The Core Problem: Balancing Lightweight and Functionality
The fundamental challenges in lightweight lemmatization:
- Resource constraints: Need to run in memory-limited environments
- Performance requirements: Fast processing is essential
- Simplified functionality: Full morphological analysis not needed
The solution is simplified interface + key comparison:
- Remove complex morphological analysis
- Use Keys for form comparison
- Maintain C interface for cross-language calling
Core Design in Industrial Implementation
In an industrial lemmatization library, I found a lightweight C interface design. Its design choices are remarkably pragmatic:
Design One: Simplified Interface
typedef void LemmerHandle;
typedef void Keys;
LemmerHandle* LemmerCreate(const char* data, size_t length);
bool LemmerCompare(LemmerHandle* lemmer, const Symbol* word1, const Symbol* word2);
Choice: Minimal create and compare interface
Trade-off considerations:
- Pros: Easy to use, clear API
- Cons: Limited functionality, no complex morphological analysis
Design Two: Key Comparison Mechanism
Keys* LemmerCreateKeysForForm(LemmerHandle* lemmer, const Symbol* word);
bool LemmerCompareKeysAndForm(LemmerHandle* lemmer, const Keys* keys, const Symbol* word);
Choice: Use keys for form matching
Trade-off considerations:
- Pros: Faster than full analysis, suitable for simple matching
- Cons: Cannot handle complex morphological variations
Design Three: Unified Symbol Type
typedef unsigned short Symbol;
Choice: Use 16-bit symbol type
Trade-off considerations:
- Pros: Sufficient range for Unicode
- Cons: Less flexible than 32-bit
Clean-room Reimplementation: Rust Implementation
To demonstrate the design thinking, I reimplemented the core logic in Rust:
use std::fmt;
pub struct LemmerHandle {
dictionary: Vec<u8>,
}
pub struct Keys {
forms: Vec<String>,
}
#[derive(Debug)]
pub struct CompareResult {
pub equal: bool,
pub similarity: f32,
}
impl LemmerHandle {
pub fn create(data: &[u8]) -> Result<Self, String> {
if data.is_empty() {
return Err("Empty dictionary".to_string());
}
Ok(Self {
dictionary: data.to_vec(),
})
}
pub fn compare(&self, word1: &[u16], word2: &[u16]) -> CompareResult {
let s1: String = word1.iter()
.filter_map(|&c| char::from_u32(c as u32))
.collect();
let s2: String = word2.iter()
.filter_map(|&c| char::from_u32(c as u32))
.collect();
if s1 == s2 {
CompareResult { equal: true, similarity: 1.0 }
} else if s1.starts_with(&s2) || s2.starts_with(&s1) {
let shorter = s1.len().min(s2.len()) as f32;
let longer = s1.len().max(s2.len()) as f32;
CompareResult { equal: false, similarity: shorter / longer }
} else {
CompareResult { equal: false, similarity: 0.0 }
}
}
}
impl Keys {
pub fn create_for_form(_lemmer: &LemmerHandle, word: &[u16]) -> Self {
let s: String = word.iter()
.filter_map(|&c| char::from_u32(c as u32))
.collect();
let mut forms = Vec::new();
for len in 1..=s.len().min(4) {
forms.push(s[..len].to_string());
}
Self { forms }
}
pub fn compare_with_form(&self, _lemmer: &LemmerHandle, word: &[u16]) -> bool {
let s: String = word.iter()
.filter_map(|&c| char::from_u32(c as u32))
.collect();
self.forms.contains(&s)
}
}
fn main() {
let dictionary = b"dictionary_data";
let lemmer = LemmerHandle::create(dictionary)

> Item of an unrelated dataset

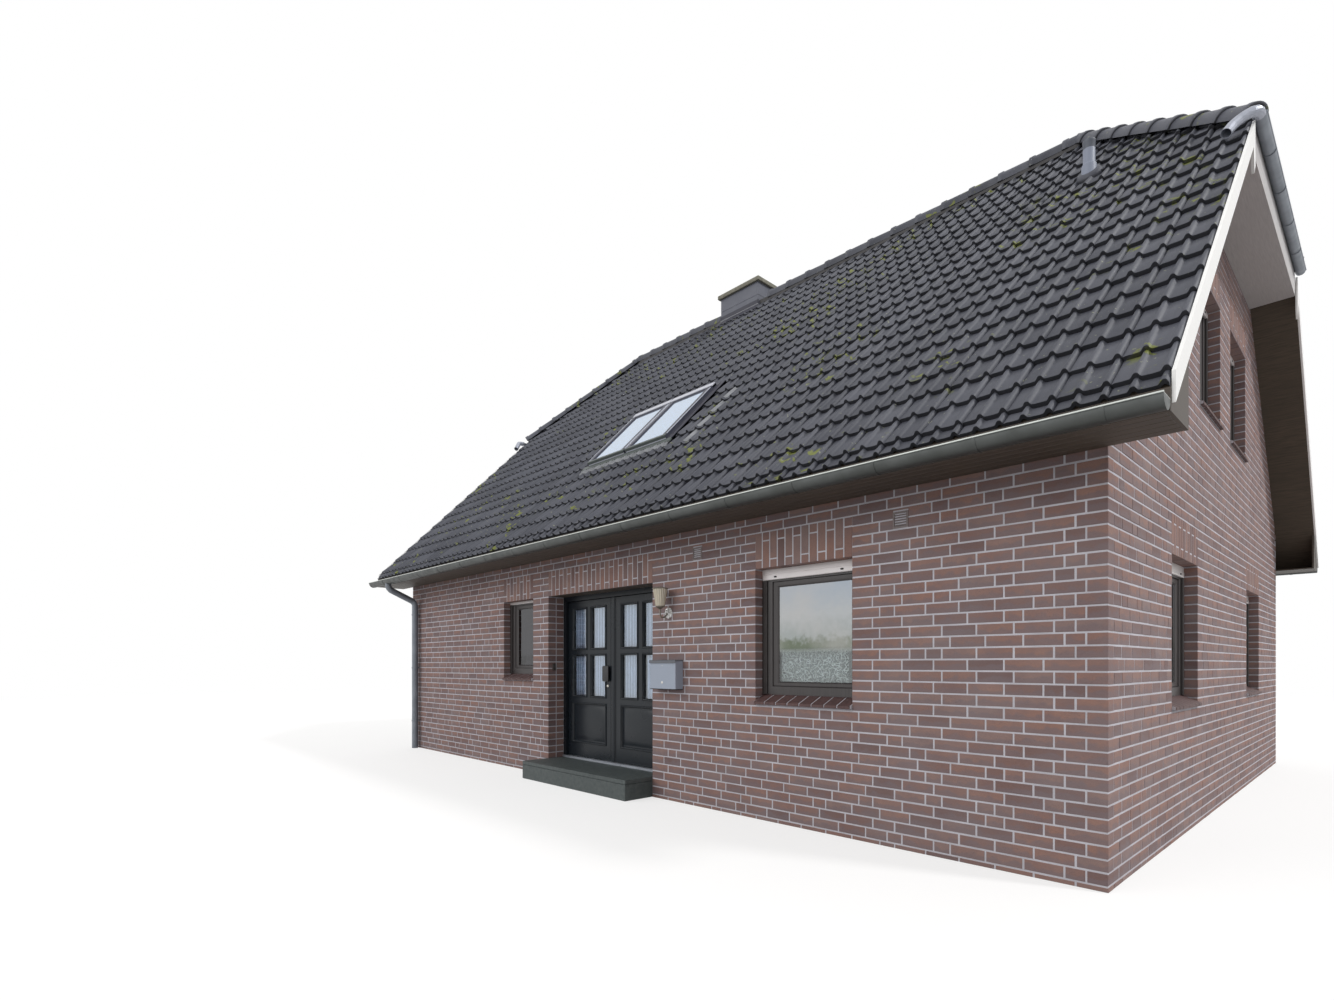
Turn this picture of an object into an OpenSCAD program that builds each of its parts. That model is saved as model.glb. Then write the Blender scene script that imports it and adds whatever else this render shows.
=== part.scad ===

.expect("Failed to create lemmer");
let word1: Vec<u16> = "running".encode_utf16().collect();
let word2: Vec<u16> = "run".encode_utf16().collect();
let result = lemmer.compare(&word1, &word2);
println!("Comparing: {} vs {}",
String::from_utf16_lossy(&word1),
String::from_utf16_lossy(&word2));
println!("Result: equal={}, similarity={:.2}",
result.equal, result.similarity);
let keys = Keys::create_for_form(&lemmer, &word1);
let word3: Vec<u16> = "run".encode_utf16().collect();
let matches = keys.compare_with_form(&lemmer, &word3);
println!("Key matches 'run': {}", matches);
}
Output:
Comparing: running vs run
Result: equal=false, similarity=0.43
Key matches 'run': true
When to Use Lightweight Lemmatization
Good fit:
- Resource-constrained environments
- Simple form matching only
- Need to process large amounts of text quickly
Poor fit:
- Need full morphological analysis
- Complex language processing
- High precision requirements
Summary
Design in lightweight lemmatizers is full of trade-offs:
- Simplified interface vs. rich functionality: easy to use vs. feature-complete
- Key comparison vs. full analysis: fast vs. accurate
- 16-bit symbols vs. 32-bit: memory savings vs. broader range
In Rust, we can implement similar designs more safely, but the core trade-offs remain the same — every design choice has a cost.